Midwifery leader wants DHB action

The Southern District Health Board needs to rehabilitate the reputation of its maternity service to attract more new recruits, the board has been told.

Its recently appointed new midwifery director, Karen Ferraccioli, briefed the board last week on issues confronting the service, which included a well-known shortage of midwifery staff.

Latest figures showed the Queen Mary Maternity Centre, budgeted to have 32.88 full-time equivalent (FTE) midwives, instead had 12.62 FTE, while Southland Hospital, with a budgeted workforce of 16.78 FTE, only had 3.8 FTE.

While the staff shortages were worrying, there had been a welcome boost in the local lead maternity carer (LMC) workforce after four recent graduates opted to work as LMCs in Dunedin, Ms Ferraccioli said.
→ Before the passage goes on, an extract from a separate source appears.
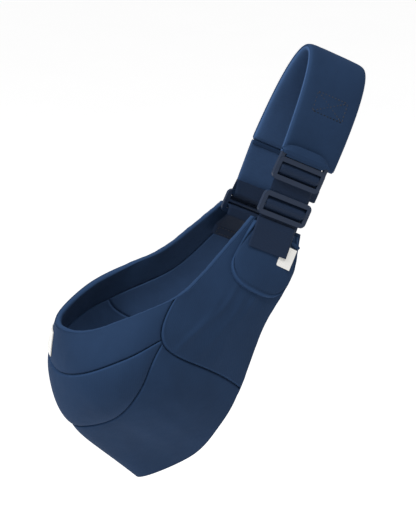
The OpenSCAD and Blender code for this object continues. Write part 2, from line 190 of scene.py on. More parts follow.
def gore_edge(t):
    start = JUNCTION + SEAM_HALF
    side = np.clip((np.abs(t - T_FOLD) - (T_FOLD - T_SEAM)) / T_SEAM, 0, 1)
    return start + (GORE_AT_FOLD - start) * seam_share(t) + 0.28 * side


# ---- mesh building ------------------------------------------------------------------------------


def new_piece(name, points, faces, fabric, edge_highlight=None):
    """A mesh object from points in the strap's frame. fabric holds the place across and along
    the cloth in millimetres, which the weave follows; the last argument is 1 on edges that get
    a painted highlight."""
    mesh = bpy.data.meshes.new(name)
    mesh.from_pydata(to_row(points).tolist(), [], faces)
    mesh.polygons.foreach_set("use_smooth", [True] * len(mesh.polygons))
    lay = mesh.attributes.new("fabric", "FLOAT_VECTOR", "POINT")
    lay.data.foreach_set("vector", (np.asarray(fabric, float) * MM).astype(np.float32).ravel())
    edge_shine = mesh.attributes.new("edge_highlight", "FLOAT", "POINT")
    if edge_highlight is not None:
        edge_shine.data.foreach_set("value", np.asarray(edge_highlight, np.float32).ravel())
    mesh.set_sharp_from_angle(angle=math.radians(62))
    piece = bpy.data.objects.new(name, mesh)
    bpy.context.scene.collection.objects.link(piece)
    return piece


def grid_faces(rows, cols, start=0, flip=False):
    """Quads over a grid of points that begins at point number start."""
    i, j = np.meshgrid(np.arange(rows - 1), np.arange(cols - 1), indexing="ij")
    a = (start + i * cols + j).ravel()
    quads = np.stack([a, a + 1, a + cols + 1, a + cols], -1)
    if flip:
        quads = quads[:, ::-1]
    return quads.tolist()


def shell_faces(rows, cols):
    """Faces of a closed solid: an upper grid, an under grid after it, and the walls between."""
    count = rows * cols
    faces = grid_faces(rows, cols) + grid_faces(rows, cols, count, True)
    edge = list(range(cols))
    edge += [i * cols + cols - 1 for i in range(1, rows)]
    edge += [(rows - 1) * cols + j for j in range(cols - 2, -1, -1)]
    edge += [i * cols for i in range(rows - 2, 0, -1)]
    for a, b in zip(edge, edge[1:] + edge[:1]):
        faces.append([b, a, a + count, b + count])
    return faces


def metric(points):
    """Lengths along the rows and the columns of a grid of points, from each one's start."""
    across = np.linalg.norm(np.diff(points, axis=1), axis=-1)
    along = np.linalg.norm(np.diff(points, axis=0), axis=-1)
    a = np.concatenate([np.zeros((len(points), 1)), np.cumsum(across, 1)], 1)
    b = np.concatenate([np.zeros((1, points.shape[1])), np.cumsum(along, 0)], 0)
    return a, b


def shell(name, upper, under, edge_highlight=None):
    """A closed solid between two grids of points."""
    a, b = metric(upper)
    lay = np.stack([a, b, np.zeros_like(a)], -1)
    rows, cols = a.shape
    points = np.concatenate([upper.reshape(-1, 3), under.reshape(-1, 3)])
    fabric = np.concatenate([lay.reshape(-1, 3)] * 2)
    highlight_share = None if edge_highlight is None else np.concatenate([edge_highlight.ravel()] * 2)
    return new_piece(name, points, shell_faces(rows, cols), fabric, highlight_share)


def loft(name, rings, edge_highlight=None):
    """A closed solid through rings of points, each the same way round, capped at both ends."""
    rows, cols = rings.shape[:2]
    i, j = np.meshgrid(np.arange(rows - 1), np.arange(cols), indexing="ij")
    a, b = (i * cols + j).ravel(), (i * cols + (j + 1) % cols).ravel()
    faces = np.stack([a, b, b + cols, a + cols], -1).tolist()
    for start in (0, (rows - 1) * cols):
        half = cols // 2
        for k in range(half - 1):
            m = cols - 1
            quad = [start + k, start + k + 1, start + m - k - 1, start + m - k]
            if len(set(quad)) == 4:
                faces.append(quad if start else quad[::-1])
    closed = np.concatenate([rings, rings[:, :1]], 1)
    across = metric(closed)[0]
    around = np.minimum(across[:, :-1], across[:, -1:] - across[:, :-1])
    along = metric(rings)[1]
    lay = np.stack([around, along, np.zeros_like(along)], -1)
    return new_piece(name, rings.reshape(-1, 3), faces, lay.reshape(-1, 3), edge_highlight)


def facing_out(piece):
    """Turns the piece's faces outward."""
    bm = bmesh.new()
    bm.from_mesh(piece.data)
    bmesh.ops.recalc_face_normals(bm, faces=bm.faces)
    bm.to_mesh(piece.data)
    bm.free()
    return piece


def finish_piece(piece, body, material, nodes=()):
    """Material, body and the CAD nodes that the piece stands for."""
    facing_out(piece)
    piece.data.materials.append(material)
    if body:
        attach(piece, body)
    if nodes:
        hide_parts(*nodes)
    return piece


# ---- materials ----------------------------------------------------------------------------------


class Nodes:
    """Short calls that add and join shader nodes."""

    def __init__(self, name):
        self.material = bpy.data.materials.new(name)
        self.material.use_nodes = True
        self.tree = self.material.node_tree
        self.shader = self.tree.nodes["Principled BSDF"]

    def add(self, kind, inputs=(), **settings):
        node = self.tree.nodes.new(kind)
        for key, value in settings.items():
            setattr(node, key, value)
        for key, value in dict(inputs).items():
            if isinstance(value, bpy.types.NodeSocket):
                self.tree.links.new(value, node.inputs[key])
            else:
                node.inputs[key].default_value = value
        return node

    def math(self, operation, a, b):
        return self.add("ShaderNodeMath", {0: a, 1: b}, operation=operation).outputs[0]

    def attribute(self, name):
        return self.add("ShaderNodeAttribute", attribute_name=name)

    def noise(self, scale, detail=3.0, vector=None):
        place = vector or self.add("ShaderNodeTexCoord").outputs["Object"]
        inputs = {"Vector": place, "Scale": scale, "Detail": detail}
        return self.add("ShaderNodeTexNoise", inputs).outputs["Fac"]

    def wave(self, vector, scale, distortion=0.0, direction="X"):
        inputs = {"Vector": vector, "Scale": scale, "Distortion": distortion}
        return self.add("ShaderNodeTexWave", inputs, bands_direction=direction).outputs["Fac"]

    def mix(self, share, a, b):
        node = self.add("ShaderNodeMix", data_type="RGBA")
        for index, value in ((0, share), (6, a), (7, b)):
            if isinstance(value, bpy.types.NodeSocket):
                self.tree.links.new(value, node.inputs[index])
            else:
                node.inputs[index].default_value = value
        return node.outputs[2]

    def bump(self, height, strength, distance, under=None):
        inputs = {"Height": height, "Strength": strength, "Distance": distance}
        if under is not None:
            inputs["Normal"] = under
        return self.add("ShaderNodeBump", inputs).outputs["Normal"]

    def join(self, **sockets):
        for key, value in sockets.items():
            name = key.replace("_", " ")
            if isinstance(value, bpy.types.NodeSocket):
                self.tree.links.new(value, self.shader.inputs[name])
            else:
                self.shader.inputs[name].default_value = value
        return self.material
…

However, news that of the 28 recent graduates from Otago midwifery courses only six had opted to work in the South — the four LMCs and two newly hired hospital midwives — alarmed SDHB chairman Pete Hodgson.

"If we can only attract six out of 28, boy do we have an almighty reputational problem," he said.

Ms Ferraccioli agreed and said she had instituted several initiatives to try to turn that around, which included offering student midwives shifts as healthcare assistants so they could see what the SDHB had to offer.

One positive in the briefing was Ms Ferraccioli saying that numbers of LMC midwives — who work independently of the DHB — in the region had improved and were almost sufficient to cater for the number of expectant mothers in Otago and Southland.

For the past two years, the SDHB has had to provide LMC cover from Queen Mary midwives to cover the shortage of midwives, particularly in Dunedin.

If another two LMCs opted to work in Dunedin, each taking on an average annual caseload, the Queen Mary cover, which was initially envisaged as only being a short-term measure to cover the holiday period, might be able to be ended, Ms Ferraccioli said.

However, she warned the recovery was only fragile and she wanted to see still more midwives come to work in the region so that a pool of workers was available to provide cover for illness and annual leave.

More midwives would also ensure continuity of care for expectant mothers, she said.

"The value of our midwifery model has to be that we care for our women where they want and that we keep them safe where they are."